Mais les Ukrainiens sont prudents et malgré leurs récents succès dans la zone, ils n’iront sans doute pas au contact tant qu’ils ne voient pas des preuves tangibles, des images satellites ou de drones par exemple d’un retrait massif de l’armée russe, ce qui devrait de toute façon prendre plusieurs jours. 

Le président Volodymyr Zelensky a prévenu qu’il pourrait s’agir d’un mouvement stratégique : "L’ennemi ne nous fait pas de cadeaux, ne fait pas de geste de bonne volonté".

La traversée du Dniepr peut se révéler périlleuse pour l’armée ukrainienne, pour les Russes, le fleuve est large et c’est une excellente ligne de défense, surtout pendant l'hiver et vu la piètre qualité des dernières recrues. Kiev est donc encore loin de reprendre la province de Kherson.

Pour l’instant, ce qui ressort de ces images, depuis septembre, c’est au contraire des renforts, du ravitaillement, des munitions, du carburant qui arrivent en masse à Kherson. Depuis avril, des fortifications renforcent la ville. Mais peut-être ces renforts sont-ils aussi là pour encadrer une retraite en bon ordre…

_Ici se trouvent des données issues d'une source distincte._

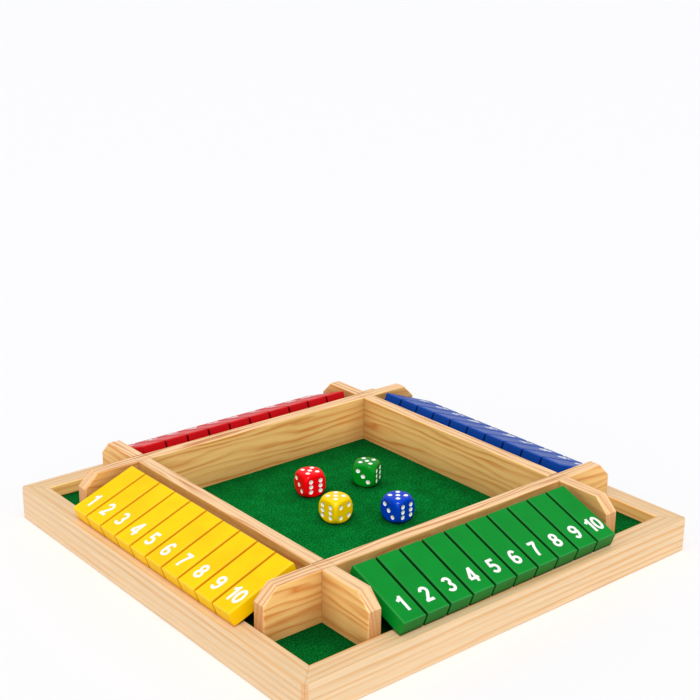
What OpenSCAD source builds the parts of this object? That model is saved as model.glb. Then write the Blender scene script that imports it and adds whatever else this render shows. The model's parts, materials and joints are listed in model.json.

© Le pont Antonovski à Kherson

Evidemment il se peut aussi que les Russes redoutent vraiment de se faire encercler à Kherson car leur situation devient précaire, les voies d’approvisionnement russes sont mises sous pression en raison d’attaques ukrainiennes. Ce qui accrédite cette thèse du retrait, c’est que d’après le ministère britannique de la Défense, les troupes russes ont démoli des ponts et ont probablement posé des mines. A Kherson, le pont sur le Dniepr a été endommagé et un pont de fortune a été installé sur l’eau. En cas de retraite, les troupes russes devraient tout faire sauter.

Bref, difficile de savoir si les Russes laissent voir dans leur jeu ou mentent. Une autre hypothèse est qu’ils cherchent à semer la confusion…

Une retraite délicate: Kherson alimente la Crimée en eau 

Abandonner Kherson serait un aveu de défaite de plus pour les Russes. Mais il y a pire : s’ils font sauter tous les ponts, ils risquent d’endommager le pont barrage de Nova Kakhovka.

Située à 70 km en amont de Kherson, cette digue de 600 mètres de long constitue l’autre point de passage sur le Dniepr dans le sud de l’Ukraine. La détruire priverait en outre les Ukrainiens d’une importante source d’électricité. Mais sa destruction toucherait aussi le point de départ du canal qui irrigue la Crimée en eau douce. Pour les Russes qui occupent la péninsule ukrainienne depuis 8 ans, ce serait se tirer une balle dans le pied.

Ukraine: en rouge les territoires occupés par la Russie
Ukraine: en rouge les territoires occupés par la Russie © RTBF
Le pont digue de Nova Kakhovka
Le pont digue de Nova Kakhovka © Satellite image 2022 Maxar Technologies / AFP

Kherson et sa région sont donc stratégiques pour la Russie, aussi parce que c’est la porte d’entrée de la Crimée. Mais pour l’instant, l’Ukraine ne laisse pas voir dans son jeu. Le président Zelensky l’a d’ailleurs déclaré : "Il y a beaucoup de joie liée à cette information aujourd’hui, et on comprend pourquoi. Mais nos émotions doivent être retenues – comme toujours pendant la guerre. Je ne donnerai certainement pas à l’ennemi tous les détails de nos opérations, que ce soit dans le Sud, dans l’Est ou ailleurs. Quand nous aurons notre résultat, tout le monde le verra. "

Toutes les hypothèses sont permises. Mais si le départ des Russes de Kherson était confirmé, ce serait la énième défaite pour l’armée de Poutine et la preuve que sa guerre en Ukraine ne se déroule absolument pas comme il le pensait. Et une étape de plus dans la contre-offensive réussie de l’Ukraine pour récupérer ses territoires.